After spending thirty years in the rabbinate in New York building Jewish life and sacrificing himself, and his family for his community, he picked up (in his prime) and made aliyah to Israel. What would he do? Begin again. And then with the loss of his son…
I have thought about that at different points in my life, some turning points, some crossroads. do I have the gumption to begin again?
It seems to me that after Corona ( and I truly hope we are coming to an end of this harrowing year) we as a society need to push the reset button, take a page out of Zayde’s book and ‘begin again’.
Perhaps we in Israel about to engage in our fourth election in two years, should think about beginning again, but somehow differently from how it’s been until now!
I wonder if the US doesn’t have to engage in this same endeavor. Is there a reset button for an entire nation?
Perhaps this is the message of the end of Parshat Shemot and the beginning of Parshat Vaera. Moshe and Aharon go to Egypt with so much gusto, so much confidence–this is going to be easy, they thought, a proverbial ‘walk in the park’. After all, they are speaking in the name of God–to the Israelites, to Pharaoh–it seems Moshe ignored God’s warnings that the first time wouldn’t catch. I’m sure he figured, we will do this once, right, and then get to where we need to go.

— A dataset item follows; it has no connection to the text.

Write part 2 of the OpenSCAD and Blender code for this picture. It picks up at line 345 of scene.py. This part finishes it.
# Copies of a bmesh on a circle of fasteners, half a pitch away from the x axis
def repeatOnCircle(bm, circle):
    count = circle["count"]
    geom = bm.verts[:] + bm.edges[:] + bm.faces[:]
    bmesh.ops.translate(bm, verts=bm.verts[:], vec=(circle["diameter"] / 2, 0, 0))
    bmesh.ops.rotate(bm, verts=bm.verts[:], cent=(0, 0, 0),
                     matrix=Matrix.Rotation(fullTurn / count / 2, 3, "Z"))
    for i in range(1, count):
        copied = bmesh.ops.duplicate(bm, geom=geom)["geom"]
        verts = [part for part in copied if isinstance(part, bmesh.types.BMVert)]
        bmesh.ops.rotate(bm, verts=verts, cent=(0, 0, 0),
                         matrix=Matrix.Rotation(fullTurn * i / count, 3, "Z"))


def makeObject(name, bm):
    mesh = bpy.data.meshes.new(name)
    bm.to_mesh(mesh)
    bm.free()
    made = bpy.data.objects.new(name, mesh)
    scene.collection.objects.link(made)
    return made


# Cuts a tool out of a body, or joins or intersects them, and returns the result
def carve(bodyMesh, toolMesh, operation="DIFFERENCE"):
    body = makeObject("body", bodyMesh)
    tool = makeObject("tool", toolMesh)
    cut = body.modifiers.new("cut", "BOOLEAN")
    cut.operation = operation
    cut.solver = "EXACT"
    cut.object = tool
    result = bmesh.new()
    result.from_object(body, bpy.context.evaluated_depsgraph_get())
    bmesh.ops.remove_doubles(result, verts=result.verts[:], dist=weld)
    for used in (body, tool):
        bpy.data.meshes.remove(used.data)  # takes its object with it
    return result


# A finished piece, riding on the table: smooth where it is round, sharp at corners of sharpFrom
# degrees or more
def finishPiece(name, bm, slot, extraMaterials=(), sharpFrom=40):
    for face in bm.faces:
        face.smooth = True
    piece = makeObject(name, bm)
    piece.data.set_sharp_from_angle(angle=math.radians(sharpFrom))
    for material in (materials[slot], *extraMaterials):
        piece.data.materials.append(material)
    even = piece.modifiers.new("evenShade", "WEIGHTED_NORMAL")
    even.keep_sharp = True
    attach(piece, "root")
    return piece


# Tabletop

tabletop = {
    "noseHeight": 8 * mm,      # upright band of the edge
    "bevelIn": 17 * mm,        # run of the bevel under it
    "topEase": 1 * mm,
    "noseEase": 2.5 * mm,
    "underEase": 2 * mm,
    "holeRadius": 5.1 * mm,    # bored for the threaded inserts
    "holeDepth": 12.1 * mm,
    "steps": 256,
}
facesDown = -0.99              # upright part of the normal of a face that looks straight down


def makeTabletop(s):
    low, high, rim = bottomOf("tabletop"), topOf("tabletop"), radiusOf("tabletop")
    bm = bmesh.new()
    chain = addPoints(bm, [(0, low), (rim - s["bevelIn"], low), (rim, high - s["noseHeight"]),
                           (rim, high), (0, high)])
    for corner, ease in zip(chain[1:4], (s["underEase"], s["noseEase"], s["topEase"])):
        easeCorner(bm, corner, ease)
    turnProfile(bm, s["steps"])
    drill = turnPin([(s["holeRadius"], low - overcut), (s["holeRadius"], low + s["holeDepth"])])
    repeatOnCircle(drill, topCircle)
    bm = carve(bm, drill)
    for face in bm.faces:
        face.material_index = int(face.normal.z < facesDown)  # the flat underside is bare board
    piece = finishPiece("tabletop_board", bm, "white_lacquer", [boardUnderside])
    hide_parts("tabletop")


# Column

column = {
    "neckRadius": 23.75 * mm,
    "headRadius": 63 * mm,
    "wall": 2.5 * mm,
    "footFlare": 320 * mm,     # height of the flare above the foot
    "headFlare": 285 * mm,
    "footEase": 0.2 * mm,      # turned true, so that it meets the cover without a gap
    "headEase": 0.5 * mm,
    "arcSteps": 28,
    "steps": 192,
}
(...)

Then came his meeting with Pharaoh and nothing was going his way! He left the first meeting having made things worse! The Israelites had a second secret meeting with Pharaoh to try and reverse anything he and Aharon had proposed and when it failed they came back and excoriated Moshe for his behavior–this is a saviour? You’re job ended before it even began Moshe! Crushed and bruised Moshe returns to God and cries out, ‘why did you send me if only to fail? Why am I going to embitter the lives of the Israelites even more?
God’s response in the opening to our parsha? Begin again!
“And the Lord spoke to Moshe and said to him, I am God”. Isn’t this just a repetition of the first words God said to Moshe at the burning bush? Yes, but he needs to begin again.
But this time with a new name of God, with a deeper understanding of your role, with a stronger picture of what this job entails. Begin again but this time, learn from your setback, apply the lessons of loss and start anew!